Story's five sentences, both versions; attachment slices: draṣṭum/paṭhitum/gantum/śrotum (four -tum tails in a row); 🔇kārya↔kartavya🔇↔karaṇīya (one root, three hats, slow comparative read); `sarvaiḥ sukhibhir bhavitavyam` (the §327 farewell sentence, as one block). Sandhi slice: kumāro 'vadat (aḥ+a→o+ऽ)/gurur avadat (uḥ+vowel→ur)/tato draṣṭum (aḥ+voiced→o). Native-speaker sentence layer: see 眞人原句池-RSS-L1-6 — "want/can/should + go-to-do" sentence patterns to be linked in first (sāmārtha/icchati are everyday high-frequency).
(Teacher's reference notes: kṛtya (กฤตย, that which should be done), darśanīya (ทรรศนีย์, worth seeing, a living fossil of the -अनीय hat), samāja (assembly, Perry word-list; note: Thai สมาคม actually derives from समागम samāgama, not from samāja, see metadata), tāpasa (ดาบส, an ascetic), vapus (วปุ, body, recycled from the as/us-stem in P21), śruti (ศรุติ, that which is heard) — for decode-and-recycle and syntax extension use, not entering the story for now. Perry §320–322's three infinitive cases (accusative/dative/genitive) and quasi-passive usage (`na avagantuṃ śakyate`, "cannot be understood") left for the teacher to cover optionally.)

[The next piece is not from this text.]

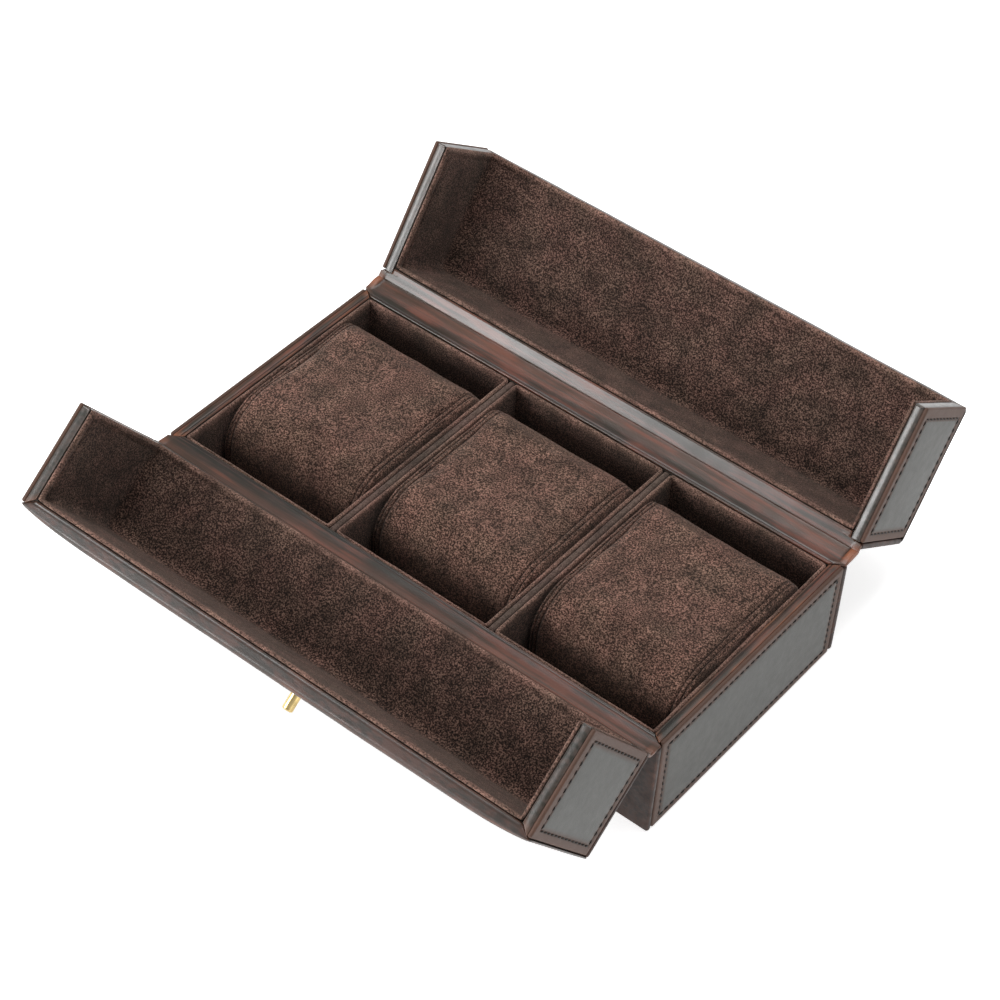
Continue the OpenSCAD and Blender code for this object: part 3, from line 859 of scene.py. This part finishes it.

This lesson is the second half of W16, the very last lesson of the term: it no longer bridges forward to a new crystallization lesson, but instead collects everything — after passing the four-gate check, it's recommended to hold a "wrap-up review" session that runs through the full table of the three "should-do hats" (-तव्य/-अनीय/-य × three genders × brims) together with the -tum tail's pairing patterns with icchati/śaknoti/arhati, along with every Decoder rule already amortized (L00–P30) in one continuous sweep, closing with the three old characters guru, kumāra, and devī delivering their "should-do hat" farewell lines.